My little ode to Melbourne's bluestone backstreets. First published in the (melbourne) magazine.

Melbourne will always be one big beautiful bluestone lane to me.

As an eight-year-old I moved from Canberra to South Melbourne and on my first day of exploration, I lost myself in basalt. How could I not? Our back gate opened onto a row of strange blue-grey stones that stretched into the distance in both directions. I was mesmerised.

Where I’d come from, yards backed onto other yards. There was nothing in between. Now I had my very own little thoroughfare over the back fence. 

My Mum’s only instruction as my bike and I clattered out into the cobblestoned unknown was to avoid main roads.
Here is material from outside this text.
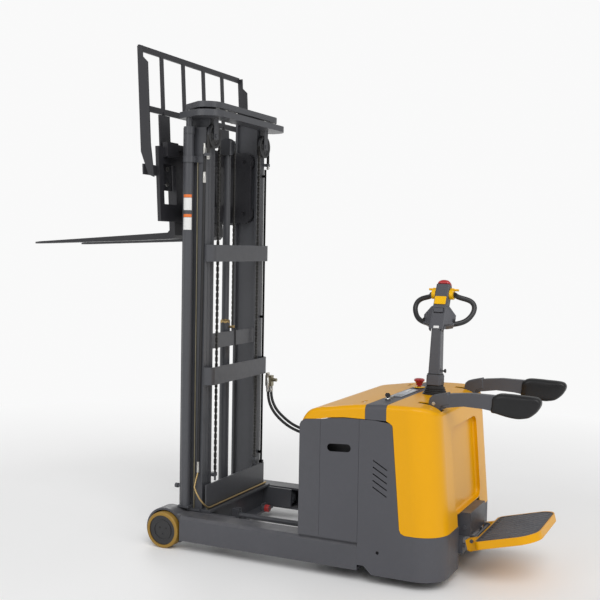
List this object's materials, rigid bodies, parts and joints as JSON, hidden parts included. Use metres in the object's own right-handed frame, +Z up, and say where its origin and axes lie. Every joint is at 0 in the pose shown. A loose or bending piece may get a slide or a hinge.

Fine by me. I’d seen roads before. But these lanes were like nothing else on earth.

For hours, I vibrated down those lanes, staring in awe at each individual bluestone, every one pocked and sloped a different way but making up a perfect whole. I didn’t know it then, but I was staring at Melbourne’s grand design; a little Hoddle Grid, right down to the slightly irregular oblongs and the criss-cross of streets, like furrows of grout.
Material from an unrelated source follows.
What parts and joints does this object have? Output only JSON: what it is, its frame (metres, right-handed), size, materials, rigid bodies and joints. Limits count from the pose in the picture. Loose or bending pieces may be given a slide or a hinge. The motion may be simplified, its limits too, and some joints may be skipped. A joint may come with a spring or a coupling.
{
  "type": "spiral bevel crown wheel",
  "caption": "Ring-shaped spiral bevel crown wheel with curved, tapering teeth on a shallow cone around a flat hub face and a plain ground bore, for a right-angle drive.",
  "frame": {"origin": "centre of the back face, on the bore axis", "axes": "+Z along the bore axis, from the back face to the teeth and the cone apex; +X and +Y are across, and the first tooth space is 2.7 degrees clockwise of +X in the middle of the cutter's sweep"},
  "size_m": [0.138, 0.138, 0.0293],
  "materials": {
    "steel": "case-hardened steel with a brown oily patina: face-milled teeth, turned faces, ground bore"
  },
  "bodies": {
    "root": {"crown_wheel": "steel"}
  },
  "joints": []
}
I loved the sound of my bike on all those little ridges. That thwackety jounce of mudguards on a bluestone lane is the true sound of this city. I was soon to learn that no other city loosens mudguards quite like Melbourne. 

When the rain came I didn’t mind at all. The clouds themselves turned the colour of bluestone; the colour of Melbourne. The deluge polished up the stones until they shone, as if they were melting and running down the lane, around my tyres.

I travelled upstream. I crossed roads and barely noticed. To this day I have no idea I how I found my way back. But when I did, it felt like home.